What leadership in higher education increasingly requires is not just charisma, but presence. The ability to think carefully before acting, to sit with ambiguity rather than force resolution, and to adapt without losing coherence are not signs of weakness but more a mark of maturity. These are not qualities that always show up in leadership frameworks but they are often what hold institutions together when pressure mounts. In a sector where trust is easily lost and change rarely pauses, the capacity to lead with both flexibility and integrity has become more essential than ever.

Don’t panic

For anyone stepping into, or considering, a formal leadership role in higher education (at whatever level!) I would suggest this: know that the title does not prepare you for the internal work.

You will be stretched in ways no leadership framework fully captures. You will need to hold contradiction, manage ambiguity and shift gears constantly. And this will be not just between meetings and conversations, but sometimes within the same sentence. It is demanding, to put it lightly, often invisible work and it can be lonely.

But it is also deeply rewarding, transformative and full of purpose. Especially if you approach your leadership role with humility, clarity of values and a willingness to learn, unlearn, and then adapt some more. And while I believe everyone in HE is already a leader, whether they hold a title or not, those who accept formal leadership positions, regardless of the level, carry a particular responsibility – not to have all answers but to cultivate the space in which people can thrive. It is not about becoming someone else but about learning how to show up differently without ever losing who you are, what values define you.

There is also a deeper cultural discomfort at play. History, and most frameworks, tend to favour the idea of singular leadership identity. But in a sector where the demands are multiple and shifting, I feel consistency is rarely a strength. True leadership authenticity in our sector lies not in being the same person in every room, but in being consistent in your values even as you adapt your delivery.

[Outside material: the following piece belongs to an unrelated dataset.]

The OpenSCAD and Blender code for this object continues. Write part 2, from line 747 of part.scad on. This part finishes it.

It means having a clear sense of what matters, educationally, ethically, institutionally, and allowing that to shape the different selves you need to inhabit.

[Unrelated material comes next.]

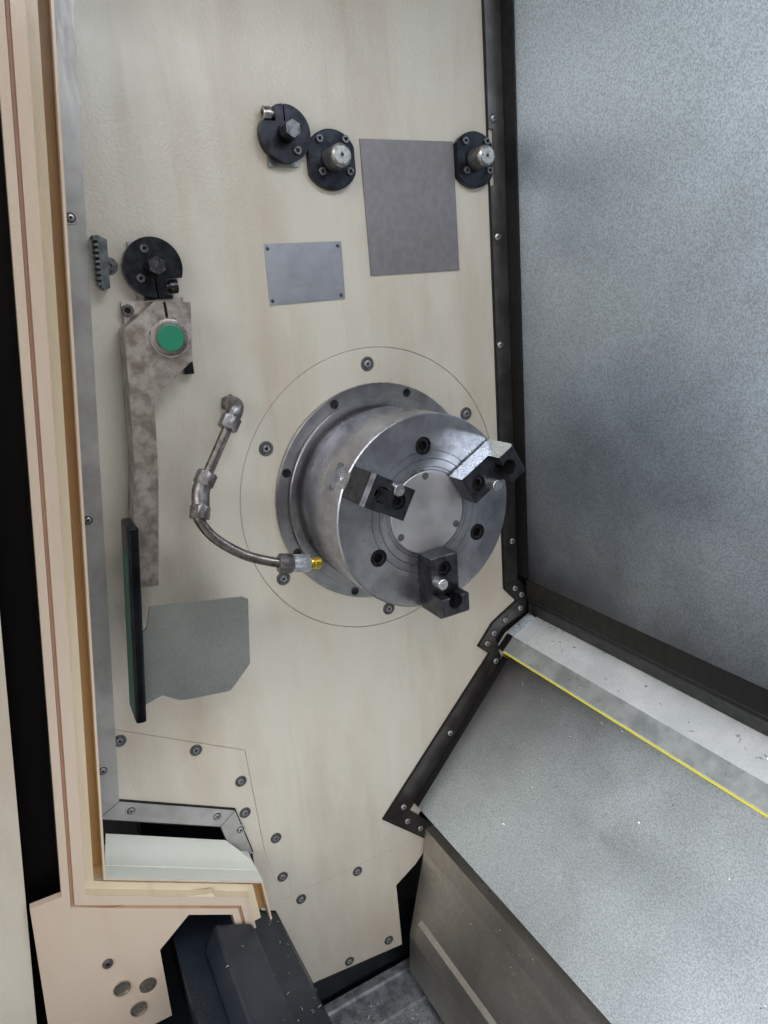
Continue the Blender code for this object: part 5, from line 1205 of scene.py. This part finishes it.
# Main switch: a red moulded handle on a yellow plastic plate.
# Two screws from inside hold it to the front one of the right end doors.
def slab_piece(name, face, blocks, material, body="machine"):
    """Flat blocks on an upright face, as one piece of their own."""
    work = bmesh.new()
    for u, v, n in blocks:
        add_slab(work, face, u, v, n)
    finish_piece(name, work, material, body, 20.0)


red_plastic = plain_finish("red push head", "#b31a14", 0.32)
slab_piece(
    "main_switch_plate", (at(SWITCH_X, 0.0, 0.0), *RIGHT_FACE[1:]),
    [((0.28, 0.36), (0.2, 0.28), (0.0, 0.006))],
    plain_finish("yellow switch plate", "#d8b21c", 0.4),
)
switch_work = bmesh.new()
add_turned(
    switch_work, ((0.03, 0.0), (0.03, 0.01), (0.026, 0.014), (0.02, 0.016)),
    at(RIGHT_X + 0.0176, 0.32, 0.24), (1, 0, 0), 0.0, 32,
)
handle_face = (at(RIGHT_X + 0.03, 0.32, 0.24), *RIGHT_FACE[1:])
add_slab(switch_work, handle_face, (-0.007, 0.007), (-0.026, 0.026), (0.0, 0.02))
finish_piece("main_switch_handle", switch_work, red_plastic, angle=30.0)


# Conveyor drive: a gear motor with a cast, ribbed housing, sprayed with grey enamel.
# It is flanged to the side of the rising outlet and turns the belt's upper shaft.
motor_paint = painted("grey motor enamel", "#5d6266", "#44484b", 0.4, 0.45, 0.003)
RIB_PITCH = 0.012
motor_rings = [(0.06, 0.0), (0.06, 0.014), (0.046, 0.016), (0.046, 0.05)]
for step in range(9):
    root = 0.052 + RIB_PITCH * step
    motor_rings += [(0.05, root), (0.056, root + 0.001), (0.056, root + 0.005), (0.05, root + 0.006)]
motor_rings += [(0.054, 0.164), (0.054, 0.186), (0.046, 0.194), (0.02, 0.196)]
turned_set(
    "conveyor_motor", motor_rings, [at(2.5, -0.199, -0.19)], motor_paint, direction=(0, -1, 0),
    sides=40,
)


# Levelling feet: turned steel pads with threaded studs.
# They carry the bed's rear edge and are set with a wrench while the machine is levelled.
FOOT = ((0.055, 0.0), (0.055, 0.01), (0.04, 0.016), (0.014, 0.018), (0.014, 0.052), (0.012, 0.056))
foot_places = [at(x, 0.8, -1.1) for x in (-0.8, 0.05, 0.9, 1.75)]
turned_set("levelling_feet", FOOT, foot_places, stud_steel, direction=(0, 0, 1), sides=32)


# Sliding door: enamelled sheet door with a laminated pane, held by a black rubber gasket.
# The gasket is one moulded section, pressed over the pane's edge all round.
window_glass, _, _ = new_finish(
    "laminated door pane",
    {"Base Color": linear("#dfe9e6"), "Roughness": 0.03, "Transmission Weight": 0.9, "IOR": 1.5},
)
dress(window_glass, "door_window")
PANE_LOW = Vector((-0.5409, -0.1403))
PANE_HIGH = Vector((-0.442, 0.5722))
PANE_SIDES = (1.1412, 1.7888)
door_out = Vector((-math.cos(LEAN), math.sin(LEAN)))
door_up = (PANE_HIGH - PANE_LOW).normalized()
GASKET = 0.012
gasket = bmesh.new()


def gasket_bar(low, high, x_range):
    """A length of gasket, as wide as its section, between two places on the pane's face."""
    low, high = low - door_up * GASKET / 2, high + door_up * GASKET / 2
    front, back = door_out * 0.0045, door_out * 0.004
    add_prism(gasket, (low + front, high + front, high - back, low - back), x_range)


for x in PANE_SIDES:
    gasket_bar(PANE_LOW, PANE_HIGH, (x - GASKET / 2, x + GASKET / 2))
for middle in (PANE_LOW, PANE_HIGH):
    gasket_bar(middle, middle, (PANE_SIDES[0] + GASKET / 2, PANE_SIDES[1] - GASKET / 2))
finish_piece("pane_gasket", gasket, rubber, "door", 30.0)


# Control box: powder-coated housing that hangs from the roof, with a screen and rows of keys.
# The red stop button stands at its lower corner; two knurled knobs set speed and feed.
control_paint = painted("powder-coated housing", "#6d7073", "#5b5e61", 0.4, 0.5, 0.0016)
dress(control_paint, "control_box")
dress(red_plastic, "emergency_stop")
CONTROL_Y = -0.655
CONTROL_FACE = (at(0.0, CONTROL_Y, 0.0), Vector((1, 0, 0)), Vector((0, -1, 0)))
KEY_PITCH = 0.0285
bezel_plastic = plain_finish("black screen bezel", "#17181a", 0.5)
slab_piece("screen_bezel", CONTROL_FACE, [
    (u, v, (-0.001, 0.004)) for u, v in (
        ((1.51, 1.84), (0.298, 0.316)), ((1.51, 1.84), (0.532, 0.55)),
        ((1.51, 1.528), (0.316, 0.532)), ((1.822, 1.84), (0.316, 0.532)),
    )
], bezel_plastic, "control")
screen_glass, _, _ = new_finish(
    "dark screen glass", {"Base Color": linear("#10161c"), "Roughness": 0.08, "IOR": 1.5, "Coat Weight": 0.6}
)
screen_block = ((1.527, 1.823), (0.315, 0.533), (-0.001, 0.0015))
slab_piece("control_screen", CONTROL_FACE, [screen_block], screen_glass, "control")
key_blocks = []
for row in range(6):
    for column in (0, 1, 2, 3, 4, 5, 7, 8, 9, 10):
        left = 1.52 + column * KEY_PITCH
        low = 0.102 + row * KEY_PITCH
        key_blocks.append(((left, left + 0.021), (low, low + 0.02), (-0.001, 0.002)))
        key_blocks.append(((left + 0.0015, left + 0.0195), (low + 0.0015, low + 0.0185), (0.002, 0.0032)))
key_plastic = plain_finish("pale key caps", "#b9bbb8", 0.5)
slab_piece("control_keys", CONTROL_FACE, key_blocks, key_plastic, "control")
KNOB = ((0.021, 0.0), (0.021, 0.003), (0.017, 0.004), (0.016, 0.016), (0.013, 0.018))
turned_set(
    "control_knobs", KNOB, [at(x, CONTROL_Y, 0.025) for x in (1.545, 1.625, 1.705)], bezel_plastic,
    "control", direction=(0, -1, 0), sides=32,
)

bpy.context.view_layer.update()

And this is not about abandoning coherence – it is about redefining it. Leadership in HE is not a single performance, repeated daily; it is a catalogue of performances. Those who do well – again, regardless of the level which they are at – understand that they will be read differently by different audiences, and that this is not only inevitable but highly necessary. The most successful leaders are those who can integrate their different selves into a single, strategic identify, not fixed, but rooted in the same core values that act as a driving force.

So if you, as a leader in higher education, sometimes feel like you are playing a cast of characters like Eddie Murphy in The Nutty Professor, do not panic. You are not alone, and you are not doing it wrong. You are doing what the job requires. You are developing a professionally disciplined multiplicity.

Not a flaw, but a capacity. Not a weakness but a way through huge complexity. It is this ability to hold multiple selves in tension, without losing sight of the core values uniting them, that defines successful leadership in HE today. And that, just maybe, is the most authentic thing of all.